> [Task requirements]:
Each line below should be reproduced without any alteration.

> [Raw data]:
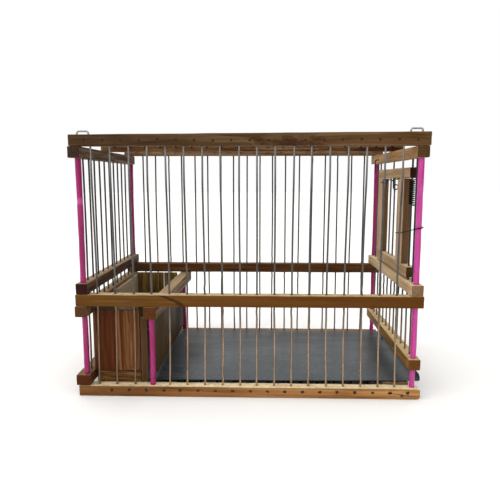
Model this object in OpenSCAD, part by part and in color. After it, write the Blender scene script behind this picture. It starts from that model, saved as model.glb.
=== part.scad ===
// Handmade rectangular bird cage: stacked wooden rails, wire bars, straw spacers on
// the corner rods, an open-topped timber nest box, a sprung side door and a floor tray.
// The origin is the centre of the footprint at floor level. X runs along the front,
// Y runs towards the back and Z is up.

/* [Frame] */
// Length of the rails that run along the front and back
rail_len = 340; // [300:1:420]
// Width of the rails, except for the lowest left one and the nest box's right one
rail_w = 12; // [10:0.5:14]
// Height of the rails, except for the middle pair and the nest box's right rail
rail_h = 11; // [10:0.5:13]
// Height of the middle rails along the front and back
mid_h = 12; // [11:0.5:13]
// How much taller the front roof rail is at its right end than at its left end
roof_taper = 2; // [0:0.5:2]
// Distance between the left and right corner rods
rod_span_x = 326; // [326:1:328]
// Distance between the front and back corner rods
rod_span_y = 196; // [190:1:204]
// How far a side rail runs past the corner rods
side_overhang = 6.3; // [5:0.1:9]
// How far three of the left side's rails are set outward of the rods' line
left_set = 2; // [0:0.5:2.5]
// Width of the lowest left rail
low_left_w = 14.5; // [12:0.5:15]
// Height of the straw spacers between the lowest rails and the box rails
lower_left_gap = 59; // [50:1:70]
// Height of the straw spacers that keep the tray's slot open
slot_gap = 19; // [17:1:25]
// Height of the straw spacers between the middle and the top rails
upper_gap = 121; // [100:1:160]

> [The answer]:
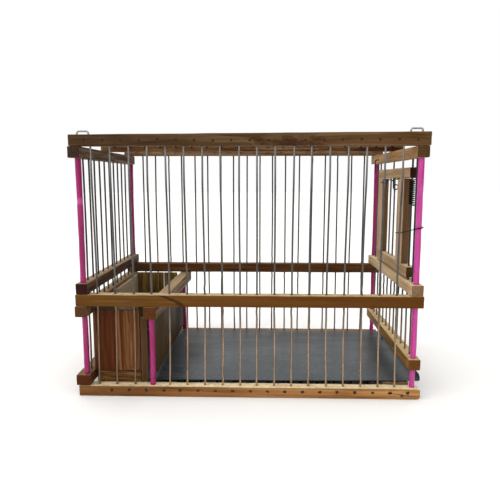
Model this object in OpenSCAD, part by part and in color. After it, write the Blender scene script behind this picture. It starts from that model, saved as model.glb.
=== part.scad ===
// Handmade rectangular bird cage: stacked wooden rails, wire bars, straw spacers on
// the corner rods, an open-topped timber nest box, a sprung side door and a floor tray.
// The origin is the centre of the footprint at floor level. X runs along the front,
// Y runs towards the back and Z is up.

/* [Frame] */
// Length of the rails that run along the front and back
rail_len = 340; // [300:1:420]
// Width of the rails, except for the lowest left one and the nest box's right one
rail_w = 12; // [10:0.5:14]
// Height of the rails, except for the middle pair and the nest box's right rail
rail_h = 11; // [10:0.5:13]
// Height of the middle rails along the front and back
mid_h = 12; // [11:0.5:13]
// How much taller the front roof rail is at its right end than at its left end
roof_taper = 2; // [0:0.5:2]
// Distance between the left and right corner rods
rod_span_x = 326; // [326:1:328]
// Distance between the front and back corner rods
rod_span_y = 196; // [190:1:204]
// How far a side rail runs past the corner rods
side_overhang = 6.3; // [5:0.1:9]
// How far three of the left side's rails are set outward of the rods' line
left_set = 2; // [0:0.5:2.5]
// Width of the lowest left rail
low_left_w = 14.5; // [12:0.5:15]
// Height of the straw spacers between the lowest rails and the box rails
lower_left_gap = 59; // [50:1:70]
// Height of the straw spacers that keep the tray's slot open
slot_gap = 19; // [17:1:25]
// Height of the straw spacers between the middle and the top rails
upper_gap = 121; // [100:1:160]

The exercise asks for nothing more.